Before Carolyn seeks the aid of paranormal investigators Lorraine (Vera Farmiga) and Ed Warren (Patrick Wilson), there's a palpable sense of dread. Wan's handling of loud knocks in the night or match-lit explorations of small, unexplored rooms in the house, and even a blind-folded game of hide-and-go seek, are given careful consideration of tone and space, having a slow-building discomfort that results in a gradual escalation of fear and anxiety.
This makes the necessary expository diversions, such as Lorraine's verbalized research about a witch that killed her newborn, swore herself to the devil and promptly hung herself in the front yard, possess more of a disturbing effect than a cheesy one. In fact, many of the rules and back stories presented in The Conjuring are quite derivative, despite all leading back to female intuition and connectedness to a greater otherworldly power, but work quite well within the vocabulary of a film that creates a safe environment for embracing cheap, religious anxiety.

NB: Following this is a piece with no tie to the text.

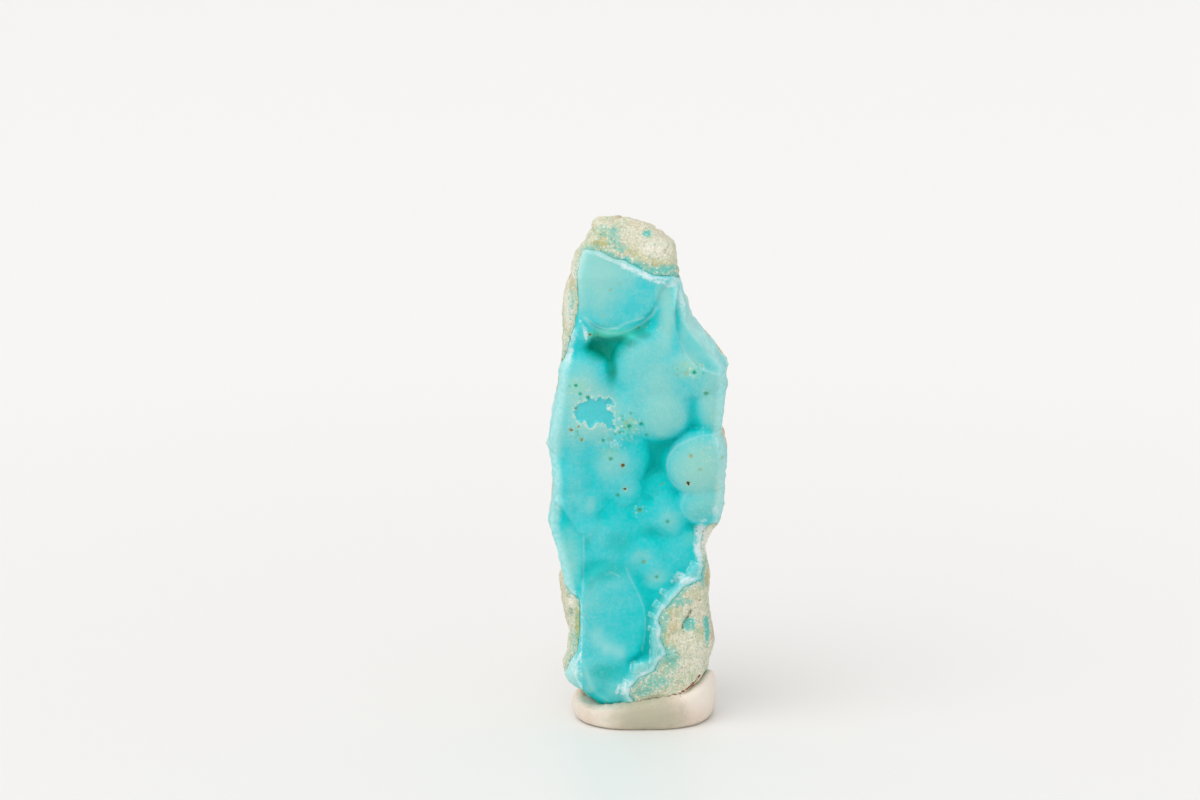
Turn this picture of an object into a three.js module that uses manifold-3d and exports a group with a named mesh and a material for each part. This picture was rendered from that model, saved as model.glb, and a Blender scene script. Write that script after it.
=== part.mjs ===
// Hemimorphite: a tall, narrow hand specimen. A thick blue botryoidal crust lines the front of a
// pale host rock, and the stone stands in a pat of mineral putty.
//
// Millimetres. +X is the specimen's right as it is displayed, +Y its back, +Z up. The origin is on
// the surface that the putty stands on, under the middle of the specimen.

import * as THREE from "three";
import { mergeVertices } from "three/addons/utils/BufferGeometryUtils.js";
import Module from "manifold-3d";

const wasm = await Module();
wasm.setup();

// ---------------------------------------------------------------------------------------------
// Driving dimensions
// ---------------------------------------------------------------------------------------------

const CLEARANCE = 0.3; // between two pieces that touch
const FAR = 40; // beyond the specimen, for cutting tools

// The stone before the hollow is opened in it, from the foot up:
// height, left side, right side, front, back.
const SECTIONS = [
  [1.6, -4.6, 5.4, -4.2, 4.2],
  [2.4, -6.8, 7.4, -6.0, 5.6],
  [3.8, -8.6, 8.7, -7.1, 6.8],
  [5.2, -9.6, 9.6, -7.4, 7.4],
  [7.4, -10.6, 10.4, -7.6, 8.0],
  [9.2, -10.2, 10.5, -7.7, 8.4],
  [11.8, -9.9, 11.3, -7.7, 8.8],
  [14.6, -10.0, 10.7, -7.6, 9.0],
  [17.4, -10.2, 10.3, -7.5, 9.2],
  [20.8, -10.6, 10.6, -7.4, 9.3],
  [23.6, -11.1, 10.2, -7.3, 9.3],
  [26.0, -11.7, 9.6, -7.3, 9.3],
  [28.2, -12.4, 10.7, -7.2, 9.3],
  [30.0, -12.7, 11.8, -7.2, 9.3],
  [32.2, -12.3, 12.3, -7.2, 9.2],
  [36.2, -12.2, 12.4, -7.2, 9.1],
  [39.8, -12.6, 12.8, -7.1, 9.1],
  [42.6, -12.7, 11.8, -7.1, 9.0],
  [47.0, -11.9, 12.3, -7.0, 8.7],
  [52.8, -11.1, 12.5, -6.9, 8.2],
  [55.2, -10.7, 10.8, -6.9, 7.9],
  [57.0, -10.6, 9.0, -6.9, 7.7],
  [59.0, -10.6, 7.6, -6.8, 7.4],
  [62.3, -10.4, 6.3, -6.8, 7.0],
  [65.5, -9.5, 5.5, -6.6, 6.4],
  [68.4, -8.6, 5.0, -5.8, 5.8],
  [70.6, -7.3, 3.7, -4.8, 5.0],
  [72.2, -5.9, 1.6, -3.6, 3.8],
];
const CREST = 73; // height of the rock's top
const ROCK_FACES = { rise: 3.6, front: 11, right: 7, back: 9, left: 7 }; // row height, columns
const FRONT_SQUARENESS = 4.4; // superellipse power: 2 is an ellipse
const BACK_SQUARENESS = 2.8;
const ROCK_ROUGHNESS = 0.42; // depth of a break through the rock, and of one through the crust
const CRUST_ROUGHNESS = 0.05;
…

After Lorraine's visionary skills are detailed — she can see and feel spirits around the family, sometimes more than she can emotionally handle — the parallels are drawn clearly enough for us to know that Carolyn's bruises are likely connected to the many horror stories of suicide and brutality that came before them in their new home.
Even though the plot is predictable, the gradual descent from night-time scares to full-on acts of aggression, possession and bodies being thrown about like rag dolls is intelligently rendered, leaving the visceral experience of this simultaneously misogynist and feminist text to be genuinely, consistently frightening. Wan has dropped some of the misguided comic relief, although not all, unfortunately, and overly detailed explanation present in Insidious in favour of in-the-moment action and constant peril, honing the act of scaring an audience to an art.
The end result is a highly convincing and altogether effective horror film that's easily one of the scariest in recent memory and definitely the creepiest so far in 2013. That it's extremely well acted and culturally conscious is just a bonus.